Et pour obtenir une véritable compréhension de
ce qu'est la philosophie politique, il s'impose l'urgence comme nous l'avons
déjà souligné plus haut, de la lier à d'autres
secteurs de l'expérience humaine, afin de rentrer au creuset même
de sa propre nature. L`aspect pratique que nous affronterons dans la suite de
cet exposé consiste à révéler le statut, la
vocation pluridimensionnelle de la philosophie politique. Quels sont les
différents horizons qui ouvrent un champ d'action à cette
question devenue plus que jamais centrale dans les sociétés
actuelles? Il s'agit notamment d'affronter l'équivocité de la
philosophie politique dont l'interprétation laisse place à plus
d'une approche.
* 9 L. Ferry et A. Renaut ont
élaboré plusieurs travaux qui argumentent cette conception d'une
philosophie politique orientée par l'idéal d'un humanisme non
métaphysique. Parmi ces travaux, nous pouvons citer : L. Ferry,
Philosophie du droit I :
-Le droit. La nouvelle querelle des anciens et des modernes,
PUF, Paris 1984 ; Philosophie politique II : Le
système des philosophie de l'histoire, PUF, Paris 1984.

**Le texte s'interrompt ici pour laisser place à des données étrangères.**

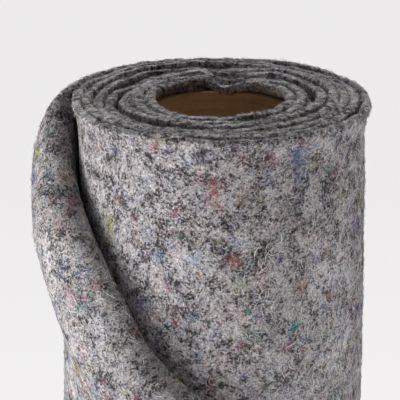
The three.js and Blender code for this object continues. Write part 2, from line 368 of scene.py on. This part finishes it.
def loop_faces(first, second, rows_first, rows_second):
    """Faces between two neighbouring loops of the sheet. The rows of one are all or some of the other's,
    and where it has fewer, each face takes in all the other's points between two of its own."""
    if len(rows_first) == len(rows_second):
        j = np.arange(len(rows_first))
        k = np.roll(j, -1)
        return np.stack([first + j, second + j, second + k, first + k], 1).tolist()
    swap = len(rows_first) > len(rows_second)
    few, many = (rows_second, rows_first) if swap else (rows_first, rows_second)
    few_at, many_at = (second, first) if swap else (first, second)
    places = np.searchsorted(many, few)
    faces = []
    for i, place in enumerate(places):
        after = (i + 1) % len(few)
        end = places[after] if after else len(many)
        fine = [many_at + p % len(many) for p in range(place, end + 1)]
        face = [few_at + i] + fine + [few_at + after]
        faces.append(face[::-1] if swap else face)
    return faces


def new_piece(name, points, faces, charts, finish):
    """A smooth mesh object in metres with its finish, and with the flat place of each corner as its map."""
    mesh = bpy.data.meshes.new(name)
    mesh.from_pydata((points * METRES).tolist(), [], faces)
    mesh.polygons.foreach_set("use_smooth", np.ones(len(mesh.polygons), bool))
    corners = np.zeros(len(mesh.loops), int)
    mesh.loops.foreach_get("vertex_index", corners)
    flat = mesh.uv_layers.new(name="OFBake")
    flat.data.foreach_set("uv", charts(corners, mesh).astype(np.float32).ravel())
    mesh.materials.append(finish)
    piece = bpy.data.objects.new(name, mesh)
    bpy.context.scene.collection.objects.link(piece)
    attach(piece, "root")
    return piece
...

-L. Ferry et A. Renaut, Philosophie politique III : Des
droits de l'homme à l'idée républicaine, PUF, Paris
1985 ; la pensée 68. Essai sur l'antihumanisme contemporain,
Gallimard, Paris 1985 ; 68-86. Itinéraire de
l'individu, Gallimard, Paris , 1987; Heidegger et les modernes,
Grasset, Paris 1988.
- A. Renaut, Le système du droit. Philosophie et droit
dans la pensée de Fichte, PUF, Paris 1986 ; L'Etre de
l'individu. Contribution à une histoire de la subjectivité,
Gallimard, Paris 1989 ; Philosophie du droit (en
collaboration avec Lukas Sosoe), PUF, Paris 1991.

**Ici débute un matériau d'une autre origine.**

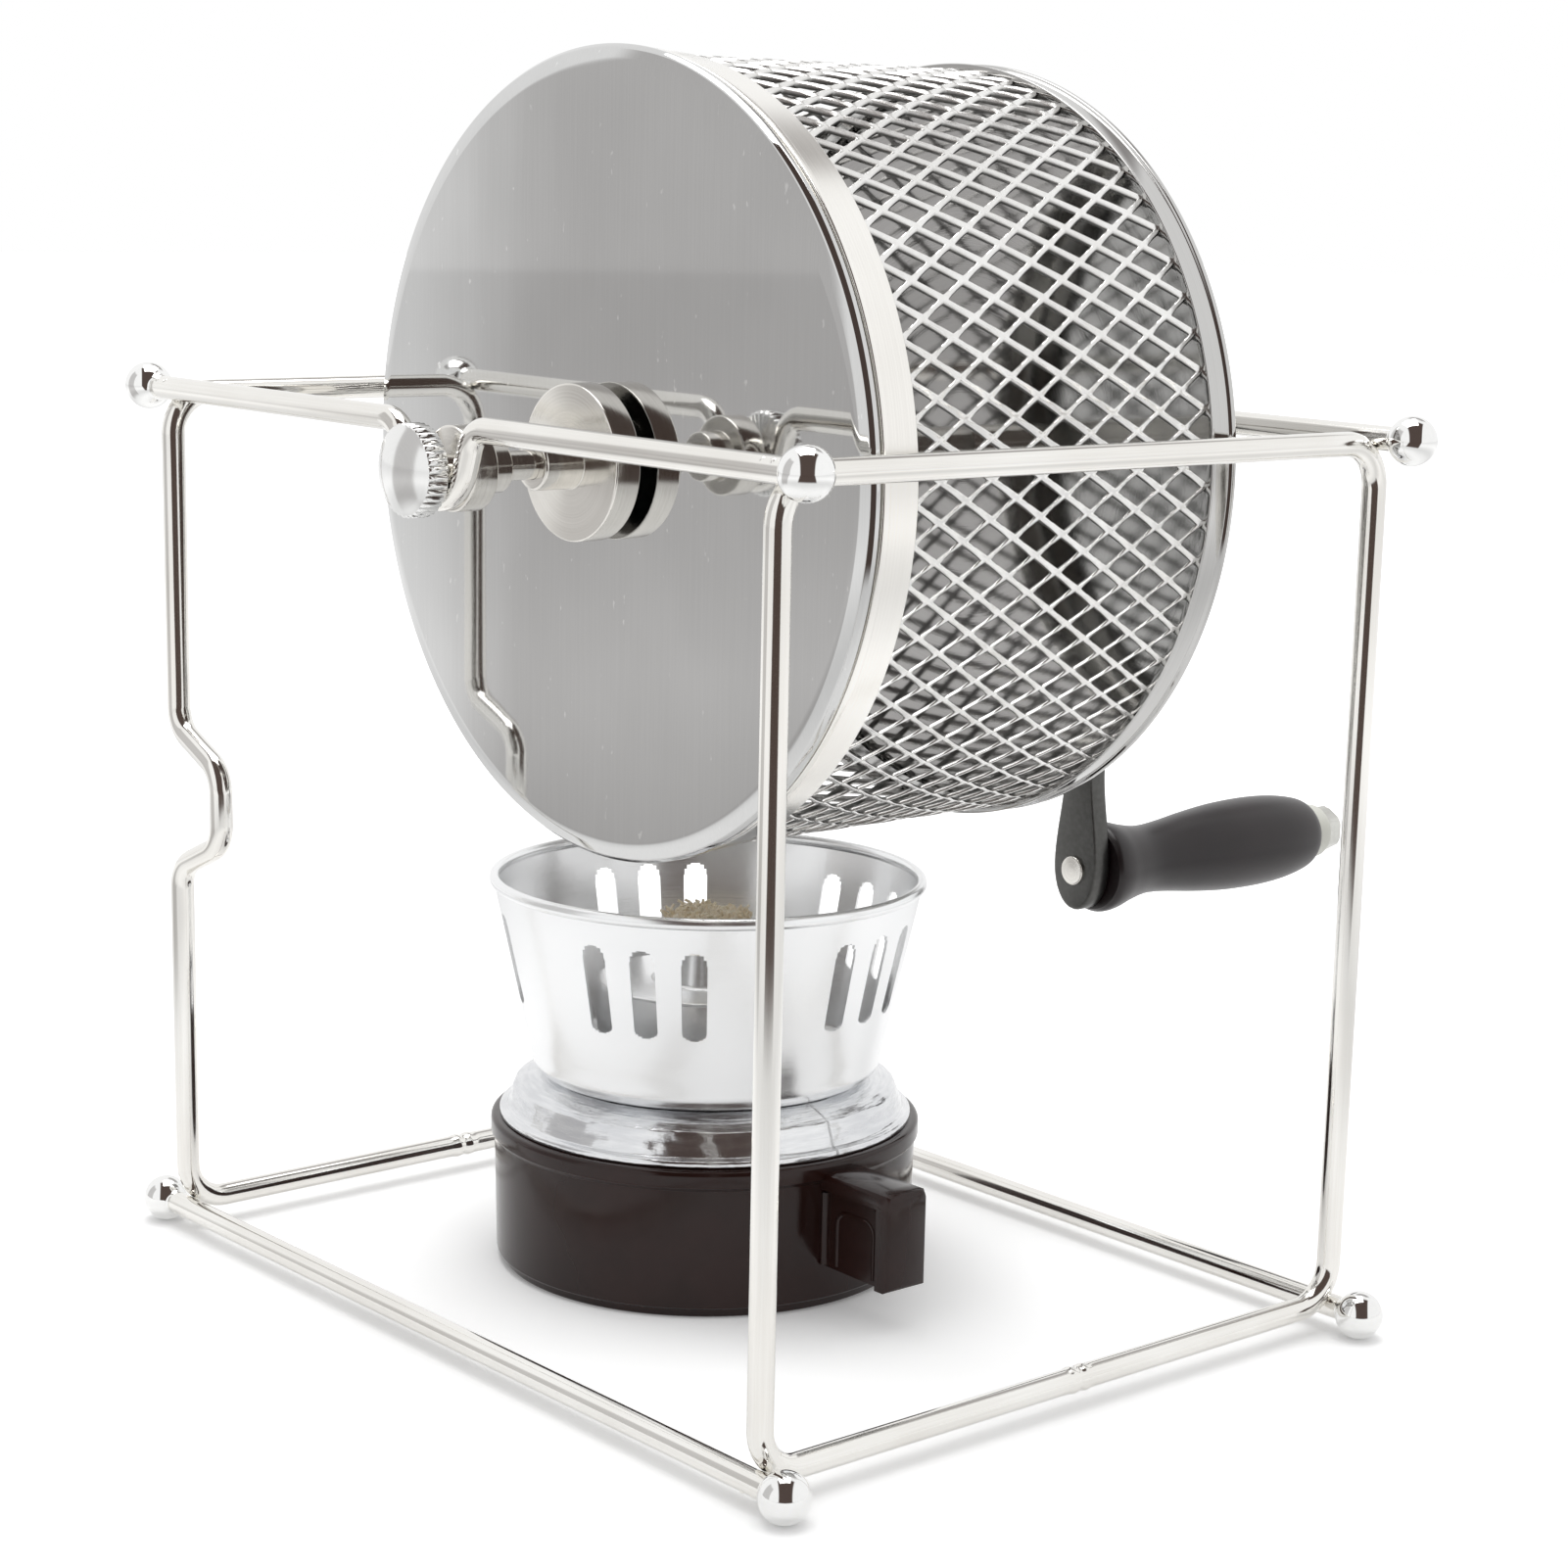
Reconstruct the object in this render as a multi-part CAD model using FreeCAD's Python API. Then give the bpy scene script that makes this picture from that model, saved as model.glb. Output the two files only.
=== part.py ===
import FreeCAD, Part
import math
import os

from FreeCAD import Placement, Rotation, Vector

# Hand cranked coffee roaster over a spirit burner, in millimetres.
# The origin is on the floor, midway between the four ball feet.
# X runs across the front, Y along the drum's axle towards the crank, Z up.

# Wire frame
WIRE_D = 5.0
BALL_D = 10.0
SPAN_X = 218.0  # ball centre to ball centre
SPAN_Y = 156.8
SPAN_Z = 182.0
LOOP_INSET = 8.3  # from a ball's centre to the plane of the side loop
LOOP_BEND_R = 9.0
WELD_GAP = 0.04  # wires touch at their welds, less this
BALL_FLAT_R = 2.6  # flat on each ball where its rail is welded on
FIT = 0.02  # radial fit of fixed pieces

# Finger notch in the left loop's front upright
NOTCH_DEPTH = 17.0
NOTCH_HALF = 15.5
NOTCH_FLAT_HALF = 8.0
NOTCH_BEND_R = 7.0
NOTCH_RISE = 2.5  # above the middle of the frame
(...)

* 10 Parmi ces auteurs nous
pouvons citer Tocqueville qui a grandement oeuvré en vue de la
reconstruction de la sphère de la société civile ;
aussi, Habermas et Appel avec respectivement leur éthique
communicationnelle et éthique de la discussion.
* 11 H. Arendt, Between
past and future, Viking Press, New York 1968, p.95.